It’s simple inside and offers a quiet view of passersby and the busy, gritty city outside, but it’s not lonely like Hopper’s diner. A classic downtown breakfast joint, Slices serves up bacon and eggs and a cup of Joe with no fuss and casual banter.

Enter the front door, precisely at the apex of King and Water streets, find the sign with the red arrow that says “order here,” pay and, when it’s ready, saunter to the end of the counter and take your plate off the pass. It’s there that you collect your cutlery and condiments.  

With eight booths, a couple of four-tops and one longer table, the restaurant opened in 1985. The windows afford a good vantage point of the activity, and the seemingly endless construction, taking place outside. 

“Some homeless come in, and you can see that they’re hungry. We say pay us what you can or when they can’t pay we’ll make them a breakfast sandwich and they go. It’s doing your part, you know?”

— Nikola Vladicic

Breakfast is usually quiet, the sun shining in, even when four or five tables are occupied.  

“For the most part, people just love to stick with classic bacon and eggs breakfasts. They come in the morning and eat and it fills them for the day and they go on their way,” says Nikola Vladicic, one of the owners of the family business for the last decade. 

A large breakfast menu is posted on a white board near the meat slicer. You can get Mediterranean omelettes, Eggs Benedict and a few different sausages. With coffee and taxes in, the basic breakfast special with toast, which I usually get, is just under $10. 

Pick up your tray service (Photo/andrewcoppolino.com).

Lunch specials rotate and could include pork schnitzel, souvlaki and gyros. Occasionally, Vladicic’s mother will make a pastry. They serve beer too. 
 
Oktoberfest sausage for breakfast is year-round, not just for the Bavarian festival, as is the rich and heavily spiced Polish sausage that Vladicic says are popular when people want to try something different.  
 
Those customers are a wide-ranging lot, from seniors, police officers and students to tech employees from nearby offices.

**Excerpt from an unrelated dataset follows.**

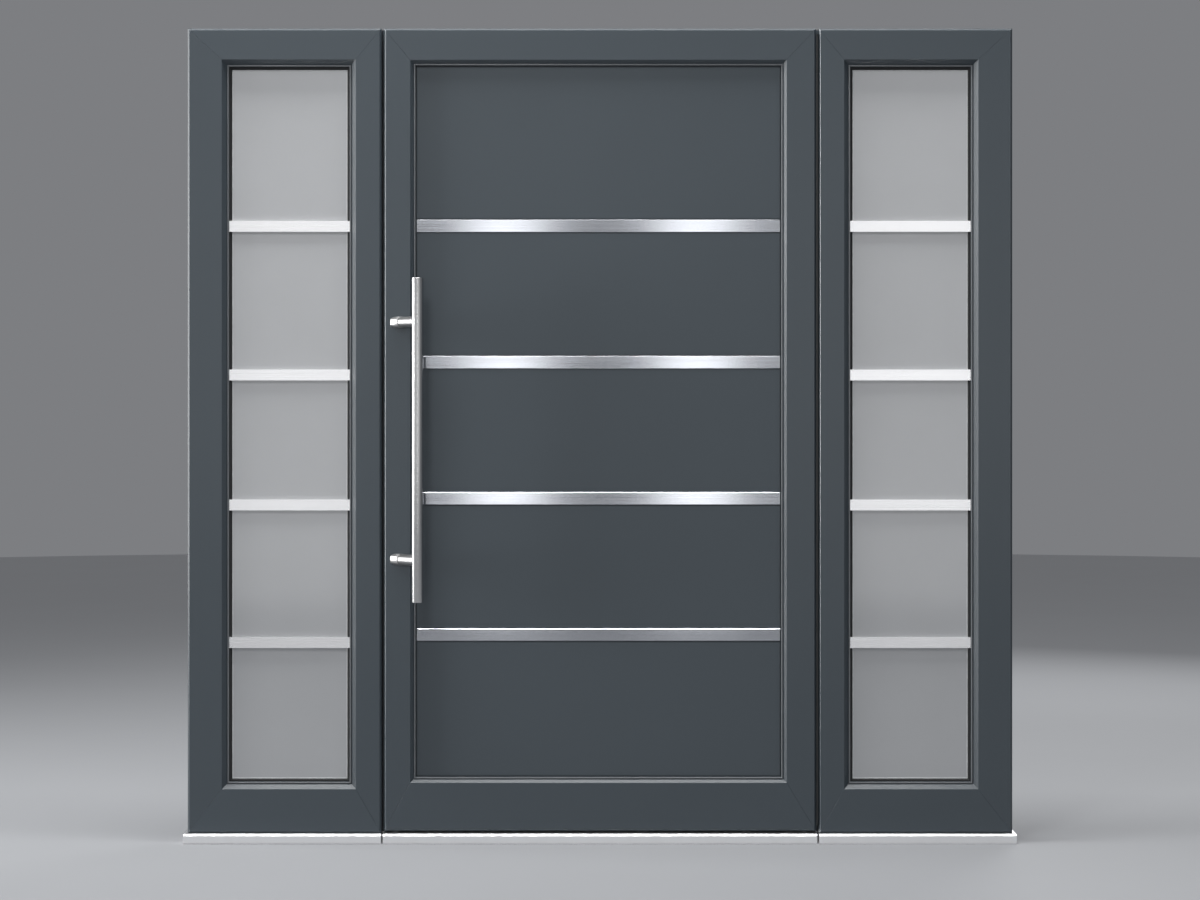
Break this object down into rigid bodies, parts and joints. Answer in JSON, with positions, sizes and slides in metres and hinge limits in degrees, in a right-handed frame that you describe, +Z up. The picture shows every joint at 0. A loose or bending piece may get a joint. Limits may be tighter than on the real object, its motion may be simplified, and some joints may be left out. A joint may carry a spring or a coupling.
{
  "type": "entrance door with two sidelights",
  "caption": "Aluminium entrance door with a flush hinged leaf, pull handle and steel strips, between two fixed glazed sidelights on a threshold.",
  "frame": {"origin": "centre of the width, on the flat underside of the door threshold, in the plane of the outer face", "axes": "+X to the right as seen from outside, +Y into the building, +Z up"},
  "size_m": [2.143, 0.2045, 2.1],
  "materials": {
    "frame_paint": "matt anthracite powder coat",
    "panel_paint": "matt anthracite powder coat on sheet",
    "satin_glass": "satin etched glass",
    "spacer_metal": "mill",
    "gasket_rubber": "matt",
    "brushed_steel": "brushed",
    "mill_aluminium": "satin anodised",
    "hinge_steel": "black coated steel"
  },
  "bodies": {
    "frame": {"door_head": "frame_paint", "door_threshold": "mill_aluminium", "frame_seal": "gasket_rubber", "hinge_frame_half": "hinge_steel", "hinge_jamb": "frame_paint", "hinge_pin": "hinge_steel", "latch_jamb": "frame_paint", "left_bottom_rail": "frame_paint", "left_gasket": "gasket_rubber", "left_glass": "satin_glass", "left_glass_bars": "brushed_steel", "left_glass_spacer": "spacer_metal", "left_inner_bead": "frame_paint", "left_inner_stile": "frame_paint", "left_outer_bead": "frame_paint", "left_outer_stile": "frame_paint", "left_threshold": "mill_aluminium", "left_top_rail": "frame_paint", "right_bottom_rail": "frame_paint", "right_gasket": "gasket_rubber", "right_glass": "satin_glass", "right_glass_bars": "brushed_steel", "right_glass_spacer": "spacer_metal", "right_inner_bead": "frame_paint", "right_inner_stile": "frame_paint", "right_outer_bead": "frame_paint", "right_outer_stile": "frame_paint", "right_threshold": "mill_aluminium", "right_top_rail": "frame_paint", "strike_plate": "brushed_steel"},
    "leaf": {"door_panel": "panel_paint", "hinge_leaf_half": "hinge_steel", "inside_backplate": "brushed_steel", "inside_lever": "brushed_steel", "leaf_bottom_rail": "frame_paint", "leaf_hinge_stile": "frame_paint", "leaf_inner_bead": "frame_paint", "leaf_latch_stile": "frame_paint", "leaf_outer_bead": "frame_paint", "leaf_top_rail": "frame_paint", "lock_faceplate": "brushed_steel", "lower_handle_post": "brushed_steel", "panel_strips": "brushed_steel", "pull_bar": "brushed_steel", "upper_handle_post": "brushed_steel"}
  },
  "joints": [
    {"name": "leaf_hinge", "type": "hinge", "parent": "frame", "child": "leaf", "pos_m": [0.5605, 0.003, 0], "axis": [0, 0, 1], "range_deg": [0, 100]}
  ]
}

Vladicic calls the cross-section a mixed bag. “There’s an elderly gentleman who walks over almost every day and takes a cab back home.”  
 
The food is home-style, most made in-house, he says. The home fries, sliced and soft rather than chunky, are seasoned and cooked to just a slight crisp at the edges. “Each day, we boil the potatoes, peel them by hand and shave them down,” Vladicic says. “We let them sit to cool and then we grill them with butter and season them.” 
 
The other aspect to the quiet of Slices – and what it means to the heart of the city centre’s west end – is serving the community’s more vulnerable folks. “They enjoy their food, and they leave,” says Vladicic.  
 
“Some homeless come in, and you can see that they’re hungry,” he adds. “We say pay us what you can or when they can’t pay we’ll make them a breakfast sandwich and they go. It’s doing your part, you know?” 

Slices is open daily.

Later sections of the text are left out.